→ **Dataset content**:
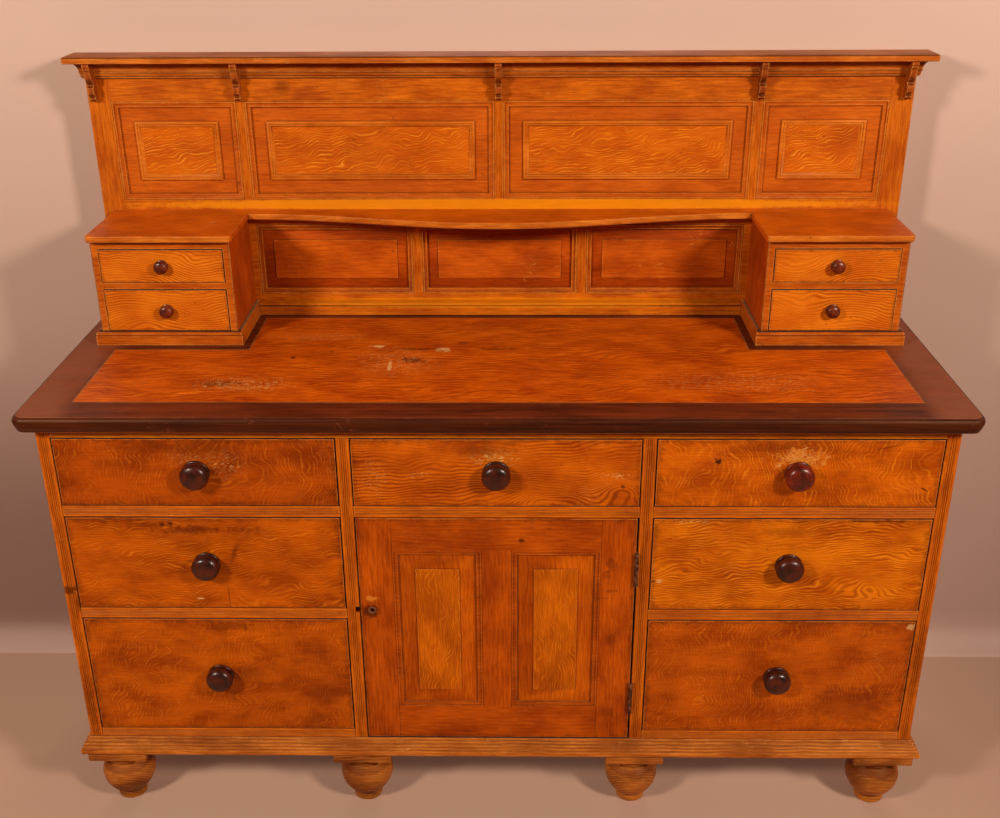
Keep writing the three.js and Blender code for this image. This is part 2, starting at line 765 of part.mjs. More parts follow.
// The cupboard door with its two fielded panels, the keyhole and the mortise of the lock.
function door(width, height) {
  const half = width / 2;
  const panelWidth = half - doorStile - doorMuntin / 2;
  const panelHeight = height - doorTopRail - doorBottomRail;
  const centres = [-1, 1].map((side) => (side * (panelWidth + doorMuntin)) / 2);
  const middle = doorBottomRail + panelHeight / 2;
  const frame = block([-half, 0, 0], [half, doorThickness, height]);
  const openings = centres.map((x) => block(
    [x - panelWidth / 2, -overrun, middle - panelHeight / 2],
    [x + panelWidth / 2, doorThickness + overrun, middle + panelHeight / 2],
  ));
  const panels = centres.map((x) => solid(
    fieldedPanel(panelWidth, panelHeight, doorPanel).translate(x, doorPanelThickness, middle),
  ));
  const tongues = centres.map((x) => block(
    [x - panelWidth / 2 - lap, doorPanelThickness / 2, middle - panelHeight / 2 - lap],
    [x + panelWidth / 2 + lap, doorPanelThickness, middle + panelHeight / 2 + lap],
  ));
  const keyhole = solid(new THREE.CylinderGeometry(
    keyholeRadius, keyholeRadius, keyholeDepth + overrun, keyholeFacets,
  ).translate(keyholeInset - half, (keyholeDepth - overrun) / 2, keyholeRise));
  const mortise = block(
    [-half - overrun, boltSetback - boltRunningGap, keyholeRise - boltHeight / 2 - boltRunningGap],
    [
      boltRunningGap + boltLength + seam - half,
      boltSetback + boltThickness + boltRunningGap,
      keyholeRise + boltHeight / 2 + boltRunningGap,
    ],
  );
  return cut(join(cut(frame, ...openings), ...panels, ...tongues), keyhole, mortise);
}

// The lock's bolt, drawn back flush with the door's edge.
function lockBolt() {
  return block(
    [seam, 0, -boltHeight / 2], [seam + boltLength, boltThickness, boltHeight / 2],
  );
}

// One knuckle of a hinge's barrel, as a tube with a bore.
function knuckle(bottom, top) {
  const height = top - bottom;
  const tube = new THREE.CylinderGeometry(barrelRadius, barrelRadius, height, barrelFacets);
  const bore = new THREE.CylinderGeometry(barrelBore, barrelBore, height + 2 * overrun, barrelFacets);
  const middle = (bottom + top) / 2;
  const [outer, inner] = [tube, bore]
    .map((piece) => solid(piece.rotateX(Math.PI / 2).translate(0, 0, middle)));
  return cut(outer, inner);
}

// A leaf beside the joint, from the barrel back between the door and the mullion.
function leaf(side, bottom, top) {
  const near = (side * leafGap) / 2;
  const far = side * (leafGap / 2 + leafThickness);
  const [from, to] = [Math.min(near, far), Math.max(near, far)];
  return block([from, (barrelBore + barrelRadius) / 2, bottom], [to, barrelRadius + leafDepth, top]);
}

// The fixed leaf with the outer knuckles and the pin, then the moving leaf with the middle one.
function hinge() {
  const half = leafLength / 2;
  const third = leafLength / 6;
  const pin = solid(new THREE.CylinderGeometry(pinRadius, pinRadius, leafLength, barrelFacets)
    .rotateX(Math.PI / 2));
  const caps = [[-half, lap - half], [half - lap, half]].map(([from, to]) => solid(
    new THREE.CylinderGeometry(barrelRadius, barrelRadius, to - from, barrelFacets)
      .rotateX(Math.PI / 2).translate(0, 0, (from + to) / 2),
  ));
  const outer = [[-half, -third], [third, half]].map(([from, to]) => knuckle(from, to));
  const clear = barrelRadius + seam;
  const relief = (from, to) => block([-clear, -clear, from], [clear, clear, to]);
  const fixed = join(cut(join(leaf(1, -half, half), ...outer), relief(-third, third)), pin, ...caps);
  const middle = join(leaf(-1, -half, half), knuckle(seam - third, third - seam));
  const moving = cut(middle, relief(-half - overrun, seam - third), relief(third - seam, half + overrun));
  return { fixed, moving };
}

function addChest(parent) {
  const chest = group(0, caseFront, 0);
  const half = gableInside - seam;
  const [columnFrom, columnTo] = [mullionOutside + seam, half];
  const sides = [["left", -1], ["right", 1]];
  sides.forEach(([name, side]) => {
    put(chest, `gable_${name}`, gable(side), "frame");
    put(chest, `partition_${name}`, partition(side), "frame");
    [["lower", lowerRailBottom], ["upper", upperRailBottom]].forEach(([level, bottom]) => {
      const [from, to] = side < 0 ? [-columnTo, -columnFrom] : [columnFrom, columnTo];
      const rail = reededRail(from, to, bottom, railHeight, railDepth);
      put(chest, `rail_${name}_${level}`, rail, "frame");
    });
  });
  put(chest, "base_board", baseBoard(), "frame");
  put(chest, "carcass_back", carcassBack(), "pine");
  put(chest, "top_rail", reededRail(-half, half, topRailBottom, topRailHeight - seam, railDepth), "frame");
  const inner = centreWidth / 2 - seam;
  put(chest, "rail_centre", reededRail(-inner, inner, upperRailBottom, railHeight, railDepth), "frame");
  parent.add(chest);
  return chest;
}

function addFeet(chest) {
  const y = footBlock / 2 - footBlockReach;
  const outer = caseWidth / 2 - footInset;
  const inner = (mullionOutside + centreWidth / 2) / 2;
  [["outer_left", -outer], ["inner_left", -inner], ["inner_right", inner], ["outer_right", outer]]
    .forEach(([name, x]) => put(chest, `foot_${name}`, foot(), "frame", [x, y, 0]));
}

function addLargeDrawers(chest) {
  [["left", -sideCentre], ["right", sideCentre]].forEach(([name, x]) => {
    [
      ["upper", upperOpening, upperDrawerHeight],
      ["middle", middleOpening, middleDrawerHeight],
      ["lower", bottomTop, lowerDrawerHeight],
    ].forEach(([level, z, height]) => addDrawer(
      chest, `drawer_${name}_${level}`, sideWidth, height, largeDrawer, [x, 0, z], knobRadius, knobReach,
    ));
  });
  addDrawer(
    chest, "drawer_centre", centreWidth, upperDrawerHeight, largeDrawer, [0, 0, upperOpening],
    knobRadius, knobReach,
  );
}

function addDoor(chest) {
  const hingeGap = 2 * (leafThickness + seam) + leafGap;
  const width = centreWidth - frontGap - hingeGap;
  const left = frontGap - centreWidth / 2;
  const bottom = doorBottom();
  const height = upperRailBottom - frontGap - bottom;
  const cupboard = group(left + width / 2, 0, bottom);
  put(cupboard, "door", door(width, height), "frame");
  put(cupboard, "lock_bolt", lockBolt(), "iron", [-width / 2, boltSetback, keyholeRise]);
  const axis = group((width + hingeGap) / 2, -barrelRadius - seam, 0);
  [["upper", height - upperHingeDrop], ["lower", lowerHingeRise]].forEach(([name, z]) => {
    const { fixed, moving } = hinge();
    put(axis, `hinge_${name}_fixed`, fixed, "iron", [0, 0, z]);
    put(axis, `hinge_${name}_moving`, moving, "iron", [0, 0, z]);
  });
  cupboard.add(axis);
  chest.add(cupboard);
}

function addBack(parent) {
  const back = group(0, backFace, worktopTop);
  put(back, "back_frame", backFrame(), "frame");
  upperOpenings().forEach(({ name, x, width, bottom, height }) => {
    const place = [x, panelThickness, bottom + height / 2];
    put(back, `panel_${name}`, ringedPanel(width, height), "panel", place);
  });
  put(back, "lower_panels", lowerPanels(), "panel");
  put(back, "cornice", cornice(), "frame");
  corbelPlaces().forEach((x, i) => {
    put(back, `corbel_${i + 1}`, corbel(), "frame", [x, -seam, backHeight - seam]);
  });
  parent.add(back);
}

function addBoxes(parent) {
  [["left", -boxCentre], ["right", boxCentre]].forEach(([name, x]) => {
    const box = group(x, backFace - boxDepth, worktopTop);
    put(box, `drawer_case_${name}`, drawerCase(), "frame");
    [
      ["lower", boxFloor, boxLowerDrawer],
      ["upper", boxFloor + boxLowerDrawer + boxMidRail, boxUpperDrawer],
    ].forEach(([level, z, height]) => addDrawer(
      box, `small_drawer_${name}_${level}`, boxWidth - 2 * boxWall, height, smallDrawer, [0, 0, z],
      smallKnobRadius, smallKnobReach,
    ));
    parent.add(box);
  });
}

const dresser = new THREE.Group();
const chest = addChest(dresser);
addFeet(chest);
addLargeDrawers(chest);
addDoor(chest);
put(dresser, "worktop", worktop(), "top", [0, caseFront - frontOverhang, caseTop]);
addBack(dresser);
addBoxes(dresser);
const shelfFront = backFace - boxDepth - shelfFrontReach;
put(dresser, "plate_shelf", plateShelf(), "top", [0, shelfFront, worktopTop + boxHeight]);

export default dresser;
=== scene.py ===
"""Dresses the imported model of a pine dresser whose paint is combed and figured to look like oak.

Every wooden piece is a merged copy of its CAD node with softened arrises. Knobs, feet and the
keyhole's ring are surfaces worked out here. Lengths are metres in the frame of the CAD: x runs
to the right, y to the wall, and z up from the floor.
"""

from __future__ import annotations

import json
import logging
import math
from dataclasses import dataclass, field, replace
from enum import Enum

import bmesh
import bpy
import numpy as np
from mathutils import Matrix, Vector


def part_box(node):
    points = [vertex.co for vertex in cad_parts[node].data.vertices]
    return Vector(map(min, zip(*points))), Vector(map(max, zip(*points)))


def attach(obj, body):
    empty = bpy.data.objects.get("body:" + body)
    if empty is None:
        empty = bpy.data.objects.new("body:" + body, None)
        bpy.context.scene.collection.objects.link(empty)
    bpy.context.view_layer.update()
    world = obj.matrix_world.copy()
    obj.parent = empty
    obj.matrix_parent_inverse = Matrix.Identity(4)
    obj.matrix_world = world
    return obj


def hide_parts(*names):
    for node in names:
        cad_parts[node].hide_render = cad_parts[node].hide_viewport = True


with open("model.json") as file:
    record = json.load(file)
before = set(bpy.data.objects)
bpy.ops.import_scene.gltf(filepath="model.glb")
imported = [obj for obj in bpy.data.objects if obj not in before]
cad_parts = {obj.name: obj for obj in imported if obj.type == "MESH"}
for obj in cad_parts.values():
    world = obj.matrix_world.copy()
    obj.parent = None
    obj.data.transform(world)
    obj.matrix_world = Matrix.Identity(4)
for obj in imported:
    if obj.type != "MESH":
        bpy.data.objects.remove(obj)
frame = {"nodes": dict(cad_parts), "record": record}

Colour = tuple[float, float, float, float]
Point = tuple[float, float, float]
Node = bpy.types.Node
Value = "Term | float | tuple"

LOG = logging.getLogger("dresser")
CASE_FRONT = -0.2485
BACK_FACE = 0.2575
BOX_FRONT = 0.073
TOP = 0.9045
ORIGIN = (0.0, 0.0, 0.0)
FAR = 9.0
ARRIS_WIDTH = 0.0009
SHORTEST_ARRIS = 0.004
SHARP_ARRIS = math.radians(48)
FLAT = math.radians(0.4)
CRISP_COPY = math.radians(34)
CRISP_SURFACE = math.radians(40)
PROFILE_STEPS = 4
TURNED_SIDES = 72


def tone(red: float, green: float, blue: float) -> Colour:
    """A colour given as a screen shows it, 0 to 255, as linear light.

    Args:
        red: the red share.
        green: the green share.
        blue: the blue share.

    Returns:
        Linear red, green, blue and a full alpha.
    """
    shares = np.array([red, green, blue]) / 255
    linear = np.where(shares <= 0.04045, shares / 12.92, ((shares + 0.055) / 1.055) ** 2.4)
    return (*map(float, linear), 1.0)


class Term:
    """A socket in a graph. Sums written with terms become Math nodes."""

    def __init__(self, graph: Graph, socket: bpy.types.NodeSocket) -> None:
        """Keeps the socket with the graph that holds it."""
        self.graph, self.socket = graph, socket

    def __add__(self, other: Value) -> Term:
        """This number plus another."""
        return self.graph.math("ADD", self, other)

    def __mul__(self, other: Value) -> Term:
        """This number times another."""
        return self.graph.math("MULTIPLY", self, other)

    def __sub__(self, other: Value) -> Term:
        """This number less another."""
        return self.graph.math("SUBTRACT", self, other)

    def __rsub__(self, other: Value) -> Term:
        """Another number less this one."""
        return self.graph.math("SUBTRACT", other, self)

    def __abs__(self) -> Term:
        """This number without its sign."""
        return self.graph.math("ABSOLUTE", self)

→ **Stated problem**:
Extract exactly and only the lines above from the line containing "const dresser = new THREE.Group();" through the line containing "imported = [obj", both end lines included.

→ **Result for this exercise**:
const dresser = new THREE.Group();
const chest = addChest(dresser);
addFeet(chest);
addLargeDrawers(chest);
addDoor(chest);
put(dresser, "worktop", worktop(), "top", [0, caseFront - frontOverhang, caseTop]);
addBack(dresser);
addBoxes(dresser);
const shelfFront = backFace - boxDepth - shelfFrontReach;
put(dresser, "plate_shelf", plateShelf(), "top", [0, shelfFront, worktopTop + boxHeight]);

export default dresser;
=== scene.py ===
"""Dresses the imported model of a pine dresser whose paint is combed and figured to look like oak.

Every wooden piece is a merged copy of its CAD node with softened arrises. Knobs, feet and the
keyhole's ring are surfaces worked out here. Lengths are metres in the frame of the CAD: x runs
to the right, y to the wall, and z up from the floor.
"""

from __future__ import annotations

import json
import logging
import math
from dataclasses import dataclass, field, replace
from enum import Enum

import bmesh
import bpy
import numpy as np
from mathutils import Matrix, Vector


def part_box(node):
    points = [vertex.co for vertex in cad_parts[node].data.vertices]
    return Vector(map(min, zip(*points))), Vector(map(max, zip(*points)))


def attach(obj, body):
    empty = bpy.data.objects.get("body:" + body)
    if empty is None:
        empty = bpy.data.objects.new("body:" + body, None)
        bpy.context.scene.collection.objects.link(empty)
    bpy.context.view_layer.update()
    world = obj.matrix_world.copy()
    obj.parent = empty
    obj.matrix_parent_inverse = Matrix.Identity(4)
    obj.matrix_world = world
    return obj


def hide_parts(*names):
    for node in names:
        cad_parts[node].hide_render = cad_parts[node].hide_viewport = True


with open("model.json") as file:
    record = json.load(file)
before = set(bpy.data.objects)
bpy.ops.import_scene.gltf(filepath="model.glb")
imported = [obj for obj in bpy.data.objects if obj not in before]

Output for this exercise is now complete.